Abstract

The purpose of this article is to empirically examine and compare the factors or determinants of financial inclusion in commercial banking institutions, microfinance banks, mobile banking platforms and table banking groups (informal banking groups) in Kenya. The data used in the study were obtained from 631 small and micro-sized (SMS) farming enterprises in Kenya. We use probit model to empirically establish the factors that determine the probability of small and micro-sized farming enterprises in accessing agricultural credit from the four major lending institutions. Also, we apply Heckman selection model to establish the determinants of agricultural credit rationing. OLS model is used to investigate the determinants of agricultural credit delinquency rates in the lending institutions.

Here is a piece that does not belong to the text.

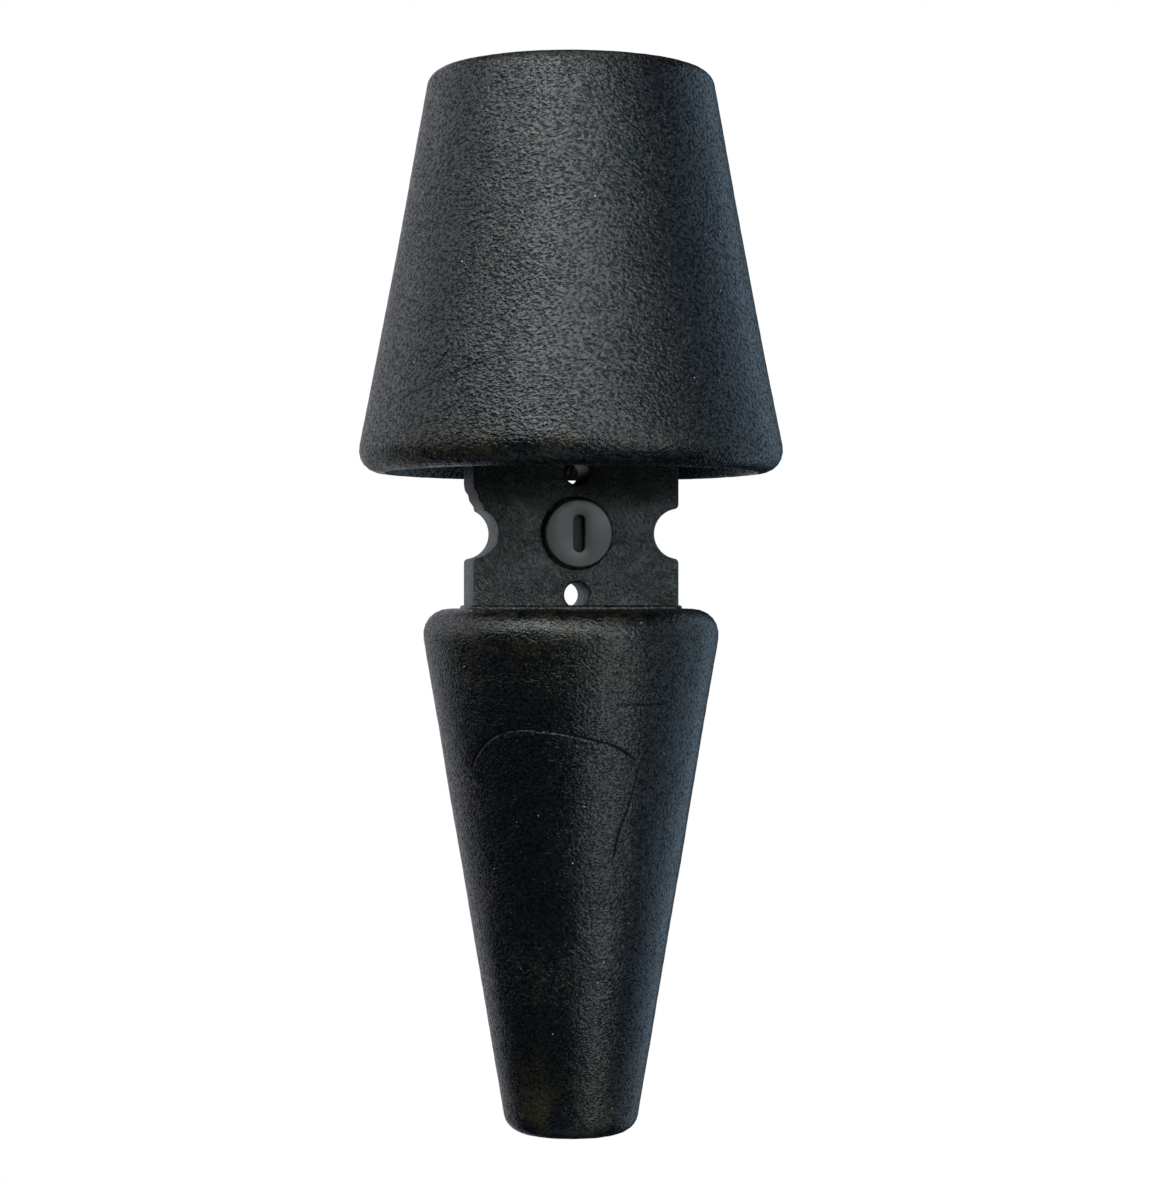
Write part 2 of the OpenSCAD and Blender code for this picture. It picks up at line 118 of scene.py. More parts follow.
class Shader:
    """A material's node tree, built from expressions and one method for every other node."""

    def __init__(self, name: str) -> None:
        """Makes the material and its Principled shader.

        Args:
            name: the material's name.
        """
        self.material = bpy.data.materials.new(name)
        self.material.use_nodes = True
        self.tree = self.material.node_tree
        self.tree.nodes.clear()
        self.out = self.tree.nodes.new("ShaderNodeOutputMaterial")
        self.principled = self.tree.nodes.new("ShaderNodeBsdfPrincipled")
        self.tree.links.new(self.principled.outputs[0], self.out.inputs[0])
        self.place = self.add("ShaderNodeTexCoord", {}, {}, "Object")

    def add(self, kind: str, settings: dict, inputs: dict, output: Union[int, str] = 0) -> Sock:
        """Adds one node.

        Args:
            kind: the node's type.
            settings: its properties, set first.
            inputs: values or sockets by input name or number.
            output: name or number of the output that is returned.

        Returns:
            That output.
        """
        node = self.tree.nodes.new(kind)
        for name, value in settings.items():
            setattr(node, name, value)
        for name, value in inputs.items():
            if isinstance(value, Sock):
                self.tree.links.new(value.socket, node.inputs[name])
            elif value is not None:
                node.inputs[name].default_value = value
        return Sock(self, node.outputs[output])

    def feed(self, **inputs: Union[Sock, float, tuple]) -> None:
        """Sets or links the Principled shader's sockets, named with _ for each space."""
        for name, value in inputs.items():
            socket = self.principled.inputs[name.replace("_", " ")]
            if isinstance(value, Sock):
                self.tree.links.new(value.socket, socket)
            else:
                socket.default_value = value

    def shade(self, hollow: Sock, colour: Colour) -> None:
        """Lays a matte dark in as painted shade: into the hollows of the grain, where no light is thrown
        back, and into any other place that the mask gives.

        Args:
            hollow: 1 where the painted shade is full, 0 where there is none.
            colour: the colour of the painted shade.
        """
        matte = self.add("ShaderNodeBsdfPrincipled", {}, {"Base Color": (*colour, 1.0), "Roughness": 0.9})
        matte.socket.node.inputs["Specular IOR Level"].default_value = 0.0
        lit = Sock(self, self.principled.outputs[0])
        both = self.add("ShaderNodeMixShader", {}, {0: hollow, 1: lit, 2: matte})
        self.tree.links.new(both.socket, self.out.inputs[0])

    def split(self) -> tuple[Sock, Sock, Sock]:
        """The three Object coordinates, in metres."""
        node = self.add("ShaderNodeSeparateXYZ", {}, {0: self.place}).socket.node
        return tuple(Sock(self, out) for out in node.outputs)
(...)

The results show that female-owned SMS farming enterprises are likely to access less agricultural credit amount from table banking groups, own small farms with no title deed and own less valued assets compared to male-owned SMS farming enterprises which access agricultural credit from commercial banks and microfinance banks. Further results revealed that household dependency ratio was a significant determinant factor in agricultural credit access from mobile banks, commercial banks and table banking groups. Additionally, agricultural credit delinquency in mobile banking is significantly reduced by distance to the banking agent. The availability of mobile banking agencies within village centres would considerably enable agri-entrepreneurs to make credit repayment within the required period.